Me, I prefer to live *outside the box*. I rode with my brother & mother on a few errands in Jackson right before her departure. He pulled into the gas line, and I opted not to wait through it. I donned my helmet & gloves, rolled my Trek 7300 from the back, and zipped off down the street.

During my excursion, I chatted with a cop, rode to a nearby Back Yard Burger, ate lunch in, went to pick up a hot Kenya AA for my mother (who has suffered through a wicked hot coffee deficit), and returned. They'd moved forward maybe 50 feet.

Many of my neighbhors have spirited off to Texas or Arkansas. Some have already returned, probably due to having viewed footage on CNN or the web. I hope some of the returning refugees have brought outside provisions. Some I know haven't, but won't accept any offers of help. Wierd, eh?

I offer to deliver a hot meal to someone who I know is unable to furnish one for himself, and it's not accepted. I bike past someone stuck with a half-sunk car in a flooded underpass, but they decline offers of aid.

WTF??

I always hated my brother, but I gotta throw him a bone at this point.

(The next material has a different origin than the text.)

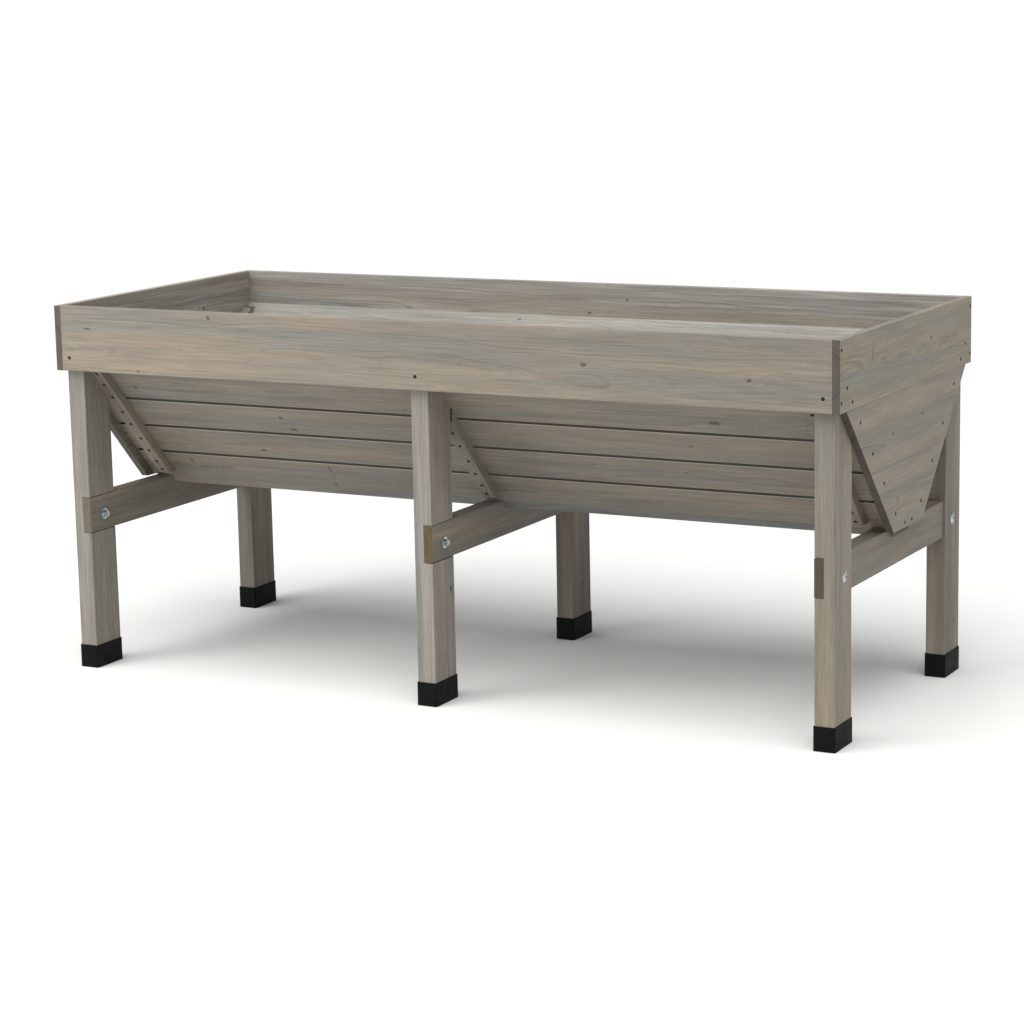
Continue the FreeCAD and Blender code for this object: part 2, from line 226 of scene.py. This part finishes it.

He came out here at considerable personal expense to drop off provisions & extract my mother to safety. Maybe he really isn't the guy I grew to despise all those years ago. Heck, I certainly wouldn't want someone to hold me accountable for every questionable thing I did when I was young, either. Sometimes we just have to move on. He really came through when so many others are letting us rot or profiting from our journey through hell.

Thanks to him, I've got another bottle of premium tequila, non-perishable food, gas, and freedom from worry about my mother's safety.

Lots of what I normally take for granted in my usual life has died off before my eyes or in my very hands. And the deepening solitude taxes me in a variety of ways.

Aaron's returned from Arkansas for a variety of reasons. The tree in his house has made it too unsafe for habitation, so he'll be crashing with a friend a county or two away, where there are utilities & such.

Personally, I discouraged him from returning. It sucks here! But it was his call.